## WHAT YOU HAVE TO DO
Starting from the line that contains "const figure = new", copy every line exactly until the line that contains "MOST_TRIANGLES = 190_000", which is also included.
---+---
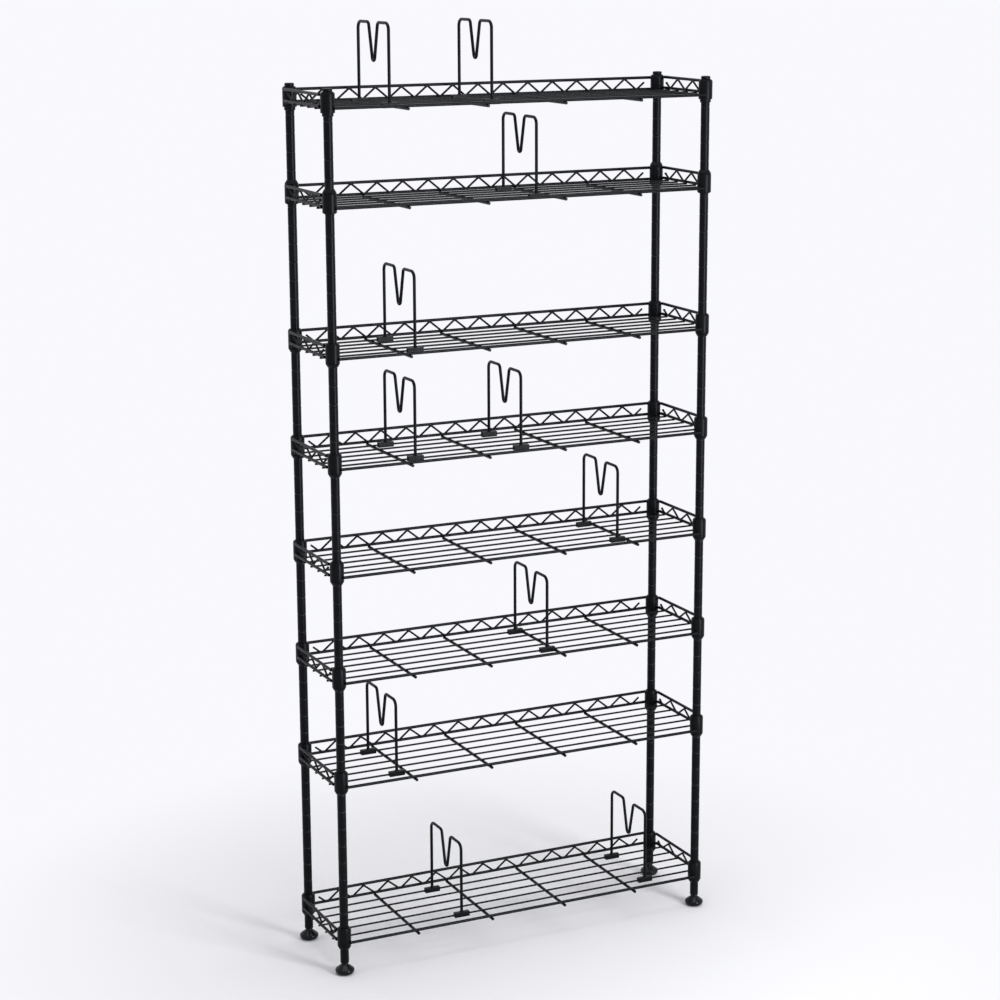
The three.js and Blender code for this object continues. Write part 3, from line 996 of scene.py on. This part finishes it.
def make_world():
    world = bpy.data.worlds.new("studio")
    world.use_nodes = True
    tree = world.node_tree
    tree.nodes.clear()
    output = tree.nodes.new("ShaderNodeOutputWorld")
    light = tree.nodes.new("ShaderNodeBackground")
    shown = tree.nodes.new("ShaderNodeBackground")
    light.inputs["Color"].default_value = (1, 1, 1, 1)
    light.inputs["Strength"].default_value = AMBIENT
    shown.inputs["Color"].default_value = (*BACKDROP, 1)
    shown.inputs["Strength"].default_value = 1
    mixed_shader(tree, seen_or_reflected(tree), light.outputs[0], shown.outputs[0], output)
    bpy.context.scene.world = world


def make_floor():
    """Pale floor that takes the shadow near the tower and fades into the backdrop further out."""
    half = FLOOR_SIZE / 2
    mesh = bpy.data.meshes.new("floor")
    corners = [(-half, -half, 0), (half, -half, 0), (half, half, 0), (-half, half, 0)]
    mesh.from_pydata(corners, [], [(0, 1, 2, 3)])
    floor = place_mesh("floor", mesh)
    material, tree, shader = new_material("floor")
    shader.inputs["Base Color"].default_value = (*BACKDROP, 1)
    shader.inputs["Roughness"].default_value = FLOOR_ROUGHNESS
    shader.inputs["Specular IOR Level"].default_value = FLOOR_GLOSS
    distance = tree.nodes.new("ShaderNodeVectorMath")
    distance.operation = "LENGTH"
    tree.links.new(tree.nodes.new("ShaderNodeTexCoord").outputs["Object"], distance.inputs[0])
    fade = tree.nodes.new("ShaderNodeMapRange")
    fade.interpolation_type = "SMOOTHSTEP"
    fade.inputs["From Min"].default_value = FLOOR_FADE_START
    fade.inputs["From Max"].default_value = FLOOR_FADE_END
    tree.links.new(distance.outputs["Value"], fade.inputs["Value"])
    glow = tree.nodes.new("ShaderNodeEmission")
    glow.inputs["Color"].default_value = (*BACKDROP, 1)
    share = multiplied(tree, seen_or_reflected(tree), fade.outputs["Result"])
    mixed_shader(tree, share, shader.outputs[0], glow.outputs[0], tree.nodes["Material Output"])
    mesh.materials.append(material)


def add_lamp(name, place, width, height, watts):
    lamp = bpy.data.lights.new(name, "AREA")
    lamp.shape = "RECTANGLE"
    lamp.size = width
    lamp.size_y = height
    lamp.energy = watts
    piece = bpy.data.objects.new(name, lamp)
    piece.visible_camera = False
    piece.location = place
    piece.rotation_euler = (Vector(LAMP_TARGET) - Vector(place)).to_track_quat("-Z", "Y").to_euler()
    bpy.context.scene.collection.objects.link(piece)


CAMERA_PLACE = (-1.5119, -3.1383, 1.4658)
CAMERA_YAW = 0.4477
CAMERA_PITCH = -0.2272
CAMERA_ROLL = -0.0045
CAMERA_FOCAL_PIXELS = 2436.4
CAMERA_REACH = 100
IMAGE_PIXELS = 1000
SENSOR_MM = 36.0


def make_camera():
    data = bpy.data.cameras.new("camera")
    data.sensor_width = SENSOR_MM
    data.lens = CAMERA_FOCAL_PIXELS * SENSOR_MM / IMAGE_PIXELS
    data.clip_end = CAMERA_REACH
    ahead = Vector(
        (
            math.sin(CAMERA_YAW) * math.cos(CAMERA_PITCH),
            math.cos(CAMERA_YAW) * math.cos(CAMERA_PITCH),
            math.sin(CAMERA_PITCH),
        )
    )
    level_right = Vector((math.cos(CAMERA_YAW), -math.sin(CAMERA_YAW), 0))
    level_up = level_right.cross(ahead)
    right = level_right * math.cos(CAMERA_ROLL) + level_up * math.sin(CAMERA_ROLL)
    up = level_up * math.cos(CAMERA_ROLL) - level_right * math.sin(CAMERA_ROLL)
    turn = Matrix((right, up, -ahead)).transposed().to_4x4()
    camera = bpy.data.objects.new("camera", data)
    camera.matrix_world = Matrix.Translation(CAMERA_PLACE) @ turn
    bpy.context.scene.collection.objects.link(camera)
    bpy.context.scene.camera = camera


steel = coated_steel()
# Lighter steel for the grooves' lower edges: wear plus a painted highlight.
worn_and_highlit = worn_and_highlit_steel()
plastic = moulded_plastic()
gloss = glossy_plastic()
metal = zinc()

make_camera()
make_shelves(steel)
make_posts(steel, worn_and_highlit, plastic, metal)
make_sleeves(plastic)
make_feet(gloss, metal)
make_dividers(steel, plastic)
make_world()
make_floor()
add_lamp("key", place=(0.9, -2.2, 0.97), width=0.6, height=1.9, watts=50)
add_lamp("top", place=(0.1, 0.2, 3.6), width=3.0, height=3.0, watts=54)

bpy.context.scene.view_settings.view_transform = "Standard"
---+---
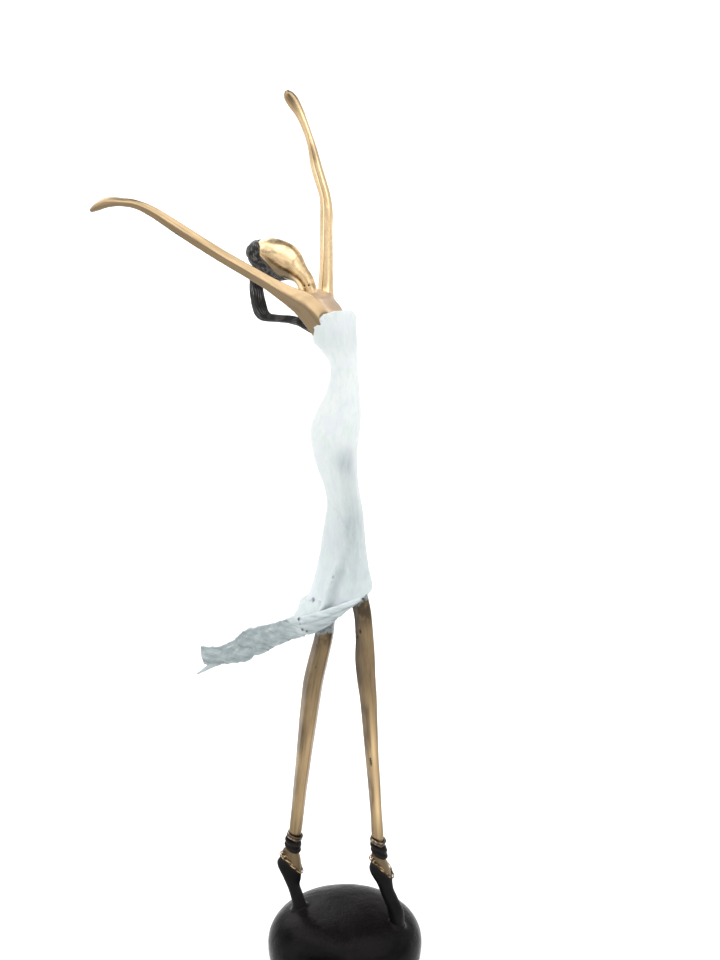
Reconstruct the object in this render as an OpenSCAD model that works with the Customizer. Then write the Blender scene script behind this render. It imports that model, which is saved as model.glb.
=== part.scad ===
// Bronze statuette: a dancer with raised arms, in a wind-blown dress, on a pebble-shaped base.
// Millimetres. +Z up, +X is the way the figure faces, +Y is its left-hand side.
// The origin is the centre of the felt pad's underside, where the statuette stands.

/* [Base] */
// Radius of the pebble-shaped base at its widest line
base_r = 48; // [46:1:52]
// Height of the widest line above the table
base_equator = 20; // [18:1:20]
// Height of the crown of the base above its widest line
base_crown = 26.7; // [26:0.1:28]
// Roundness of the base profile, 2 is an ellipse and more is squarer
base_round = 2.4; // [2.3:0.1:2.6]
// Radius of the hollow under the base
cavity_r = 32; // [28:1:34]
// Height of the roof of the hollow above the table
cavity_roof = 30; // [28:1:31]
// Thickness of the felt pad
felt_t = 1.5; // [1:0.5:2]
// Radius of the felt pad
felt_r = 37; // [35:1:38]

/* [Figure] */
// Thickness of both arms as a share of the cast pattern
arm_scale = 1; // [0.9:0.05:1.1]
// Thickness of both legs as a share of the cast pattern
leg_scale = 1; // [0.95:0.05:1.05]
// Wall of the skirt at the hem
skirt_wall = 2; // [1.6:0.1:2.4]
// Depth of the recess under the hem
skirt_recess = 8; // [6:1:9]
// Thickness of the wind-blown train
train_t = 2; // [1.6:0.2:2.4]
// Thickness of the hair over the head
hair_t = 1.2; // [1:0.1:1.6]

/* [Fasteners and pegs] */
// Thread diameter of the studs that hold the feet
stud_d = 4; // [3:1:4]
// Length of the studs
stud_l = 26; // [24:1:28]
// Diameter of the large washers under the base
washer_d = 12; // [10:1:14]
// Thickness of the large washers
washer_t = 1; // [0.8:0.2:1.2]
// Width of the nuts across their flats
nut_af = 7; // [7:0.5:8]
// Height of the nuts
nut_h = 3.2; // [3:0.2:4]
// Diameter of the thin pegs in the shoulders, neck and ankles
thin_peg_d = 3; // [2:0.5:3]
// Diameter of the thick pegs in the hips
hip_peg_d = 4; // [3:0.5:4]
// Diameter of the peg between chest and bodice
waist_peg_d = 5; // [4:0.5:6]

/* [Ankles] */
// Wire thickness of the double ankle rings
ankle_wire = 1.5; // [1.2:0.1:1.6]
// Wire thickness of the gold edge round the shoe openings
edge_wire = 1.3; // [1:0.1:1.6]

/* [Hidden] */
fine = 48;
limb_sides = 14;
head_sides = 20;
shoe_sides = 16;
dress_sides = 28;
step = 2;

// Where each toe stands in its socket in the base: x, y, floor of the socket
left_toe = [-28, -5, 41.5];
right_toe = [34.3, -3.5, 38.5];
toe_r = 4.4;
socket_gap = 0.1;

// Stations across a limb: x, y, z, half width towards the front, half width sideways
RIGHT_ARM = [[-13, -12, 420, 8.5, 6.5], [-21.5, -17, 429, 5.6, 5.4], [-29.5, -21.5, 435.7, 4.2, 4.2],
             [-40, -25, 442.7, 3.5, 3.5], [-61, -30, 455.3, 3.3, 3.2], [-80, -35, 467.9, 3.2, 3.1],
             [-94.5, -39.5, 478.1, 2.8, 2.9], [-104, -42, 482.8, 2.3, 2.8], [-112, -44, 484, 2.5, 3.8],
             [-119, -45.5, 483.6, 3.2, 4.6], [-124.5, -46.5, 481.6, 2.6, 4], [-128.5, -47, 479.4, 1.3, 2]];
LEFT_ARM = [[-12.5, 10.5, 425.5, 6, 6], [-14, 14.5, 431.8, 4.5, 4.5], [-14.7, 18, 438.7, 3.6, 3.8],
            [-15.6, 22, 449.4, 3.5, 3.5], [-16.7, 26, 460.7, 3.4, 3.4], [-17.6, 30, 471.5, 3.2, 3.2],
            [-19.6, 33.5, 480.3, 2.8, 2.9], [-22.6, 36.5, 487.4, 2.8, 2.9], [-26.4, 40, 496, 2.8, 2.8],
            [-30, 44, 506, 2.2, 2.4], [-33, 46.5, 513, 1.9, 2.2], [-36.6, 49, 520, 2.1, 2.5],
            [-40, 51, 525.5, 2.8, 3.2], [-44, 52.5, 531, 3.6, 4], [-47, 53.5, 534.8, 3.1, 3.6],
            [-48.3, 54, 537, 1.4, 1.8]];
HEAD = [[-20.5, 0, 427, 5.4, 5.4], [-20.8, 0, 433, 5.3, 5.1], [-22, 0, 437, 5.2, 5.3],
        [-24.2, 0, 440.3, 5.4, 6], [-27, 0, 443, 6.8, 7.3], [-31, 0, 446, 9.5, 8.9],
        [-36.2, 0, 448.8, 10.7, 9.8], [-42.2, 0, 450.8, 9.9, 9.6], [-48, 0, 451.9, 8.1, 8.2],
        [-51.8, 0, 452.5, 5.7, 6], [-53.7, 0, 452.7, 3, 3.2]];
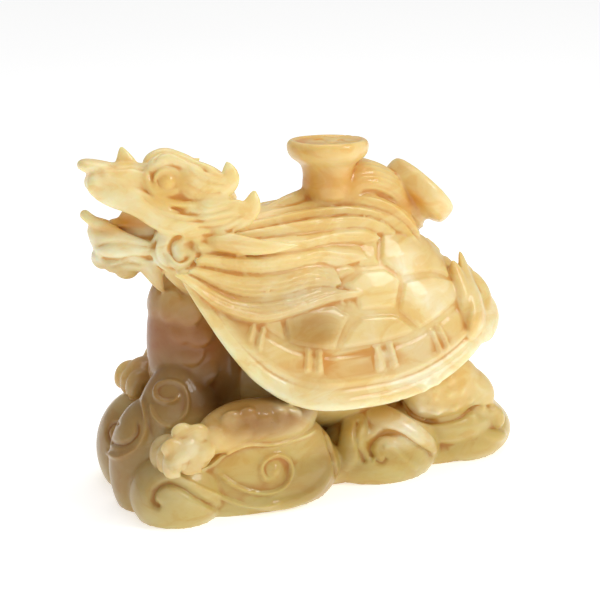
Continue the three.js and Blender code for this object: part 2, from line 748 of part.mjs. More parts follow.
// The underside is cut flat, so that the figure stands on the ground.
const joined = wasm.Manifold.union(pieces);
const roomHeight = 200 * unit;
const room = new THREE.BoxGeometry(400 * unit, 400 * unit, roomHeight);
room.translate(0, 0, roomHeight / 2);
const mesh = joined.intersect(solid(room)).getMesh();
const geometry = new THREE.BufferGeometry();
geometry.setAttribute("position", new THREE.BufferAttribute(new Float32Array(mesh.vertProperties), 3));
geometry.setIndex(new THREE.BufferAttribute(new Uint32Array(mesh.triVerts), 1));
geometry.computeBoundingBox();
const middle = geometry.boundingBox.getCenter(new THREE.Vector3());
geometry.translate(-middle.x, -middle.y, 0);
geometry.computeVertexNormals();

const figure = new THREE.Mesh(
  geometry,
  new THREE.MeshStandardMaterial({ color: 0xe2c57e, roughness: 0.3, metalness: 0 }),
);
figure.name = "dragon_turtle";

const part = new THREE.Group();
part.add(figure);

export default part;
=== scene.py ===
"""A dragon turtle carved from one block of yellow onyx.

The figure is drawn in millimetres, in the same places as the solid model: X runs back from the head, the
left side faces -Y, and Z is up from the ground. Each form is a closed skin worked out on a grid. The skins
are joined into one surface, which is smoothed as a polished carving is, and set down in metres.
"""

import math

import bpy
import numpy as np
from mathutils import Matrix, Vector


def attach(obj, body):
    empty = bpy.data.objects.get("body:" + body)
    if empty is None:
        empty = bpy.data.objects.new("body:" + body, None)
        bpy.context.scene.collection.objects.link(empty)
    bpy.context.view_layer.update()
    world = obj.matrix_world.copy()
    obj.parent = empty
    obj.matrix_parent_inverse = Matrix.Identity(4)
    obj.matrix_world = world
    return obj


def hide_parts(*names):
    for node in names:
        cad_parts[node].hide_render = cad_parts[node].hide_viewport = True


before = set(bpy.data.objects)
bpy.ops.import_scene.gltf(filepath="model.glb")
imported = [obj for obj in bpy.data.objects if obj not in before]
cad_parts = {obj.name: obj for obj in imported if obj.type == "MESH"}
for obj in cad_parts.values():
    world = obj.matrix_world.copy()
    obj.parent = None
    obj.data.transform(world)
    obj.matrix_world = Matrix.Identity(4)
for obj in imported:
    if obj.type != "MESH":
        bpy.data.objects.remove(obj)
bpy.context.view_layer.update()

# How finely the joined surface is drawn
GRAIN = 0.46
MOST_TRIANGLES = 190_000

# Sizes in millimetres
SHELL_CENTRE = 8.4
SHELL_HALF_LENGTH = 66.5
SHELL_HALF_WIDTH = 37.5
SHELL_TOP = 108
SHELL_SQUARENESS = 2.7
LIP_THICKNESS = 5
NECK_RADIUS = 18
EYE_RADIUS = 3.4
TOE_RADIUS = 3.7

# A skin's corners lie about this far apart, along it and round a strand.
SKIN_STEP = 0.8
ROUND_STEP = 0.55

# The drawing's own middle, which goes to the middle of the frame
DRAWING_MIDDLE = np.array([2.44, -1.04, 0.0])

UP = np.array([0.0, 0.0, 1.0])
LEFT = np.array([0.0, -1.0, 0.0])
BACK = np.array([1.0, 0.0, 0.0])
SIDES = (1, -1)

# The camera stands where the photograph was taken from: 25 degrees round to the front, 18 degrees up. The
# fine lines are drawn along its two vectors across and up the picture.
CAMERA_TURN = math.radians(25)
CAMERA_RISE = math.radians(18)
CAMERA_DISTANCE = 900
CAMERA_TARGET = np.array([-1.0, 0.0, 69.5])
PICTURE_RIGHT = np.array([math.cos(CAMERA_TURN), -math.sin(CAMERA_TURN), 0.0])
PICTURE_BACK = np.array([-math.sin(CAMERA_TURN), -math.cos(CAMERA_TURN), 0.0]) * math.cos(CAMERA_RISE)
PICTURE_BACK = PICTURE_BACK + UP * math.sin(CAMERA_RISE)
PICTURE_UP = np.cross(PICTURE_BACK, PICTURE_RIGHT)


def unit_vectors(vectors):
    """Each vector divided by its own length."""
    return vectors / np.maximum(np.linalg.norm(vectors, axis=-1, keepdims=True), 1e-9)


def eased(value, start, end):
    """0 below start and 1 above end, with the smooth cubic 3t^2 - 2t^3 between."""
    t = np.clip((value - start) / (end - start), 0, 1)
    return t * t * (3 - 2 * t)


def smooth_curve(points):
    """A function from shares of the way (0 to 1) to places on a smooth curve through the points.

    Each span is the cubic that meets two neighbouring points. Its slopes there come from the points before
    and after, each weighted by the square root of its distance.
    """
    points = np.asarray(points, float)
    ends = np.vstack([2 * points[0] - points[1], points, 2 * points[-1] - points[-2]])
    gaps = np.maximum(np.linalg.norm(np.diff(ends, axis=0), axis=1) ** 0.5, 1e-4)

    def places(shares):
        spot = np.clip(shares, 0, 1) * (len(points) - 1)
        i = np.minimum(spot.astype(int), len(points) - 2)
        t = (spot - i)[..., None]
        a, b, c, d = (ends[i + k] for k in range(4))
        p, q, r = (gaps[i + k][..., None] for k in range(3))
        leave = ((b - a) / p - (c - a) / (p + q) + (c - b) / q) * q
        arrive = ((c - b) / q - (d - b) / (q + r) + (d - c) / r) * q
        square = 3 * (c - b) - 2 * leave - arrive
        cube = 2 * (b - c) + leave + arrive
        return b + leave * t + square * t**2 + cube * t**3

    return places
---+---
## TASK ANSWER
const figure = new THREE.Mesh(
  geometry,
  new THREE.MeshStandardMaterial({ color: 0xe2c57e, roughness: 0.3, metalness: 0 }),
);
figure.name = "dragon_turtle";

const part = new THREE.Group();
part.add(figure);

export default part;
=== scene.py ===
"""A dragon turtle carved from one block of yellow onyx.

The figure is drawn in millimetres, in the same places as the solid model: X runs back from the head, the
left side faces -Y, and Z is up from the ground. Each form is a closed skin worked out on a grid. The skins
are joined into one surface, which is smoothed as a polished carving is, and set down in metres.
"""

import math

import bpy
import numpy as np
from mathutils import Matrix, Vector


def attach(obj, body):
    empty = bpy.data.objects.get("body:" + body)
    if empty is None:
        empty = bpy.data.objects.new("body:" + body, None)
        bpy.context.scene.collection.objects.link(empty)
    bpy.context.view_layer.update()
    world = obj.matrix_world.copy()
    obj.parent = empty
    obj.matrix_parent_inverse = Matrix.Identity(4)
    obj.matrix_world = world
    return obj


def hide_parts(*names):
    for node in names:
        cad_parts[node].hide_render = cad_parts[node].hide_viewport = True


before = set(bpy.data.objects)
bpy.ops.import_scene.gltf(filepath="model.glb")
imported = [obj for obj in bpy.data.objects if obj not in before]
cad_parts = {obj.name: obj for obj in imported if obj.type == "MESH"}
for obj in cad_parts.values():
    world = obj.matrix_world.copy()
    obj.parent = None
    obj.data.transform(world)
    obj.matrix_world = Matrix.Identity(4)
for obj in imported:
    if obj.type != "MESH":
        bpy.data.objects.remove(obj)
bpy.context.view_layer.update()

# How finely the joined surface is drawn
GRAIN = 0.46
MOST_TRIANGLES = 190_000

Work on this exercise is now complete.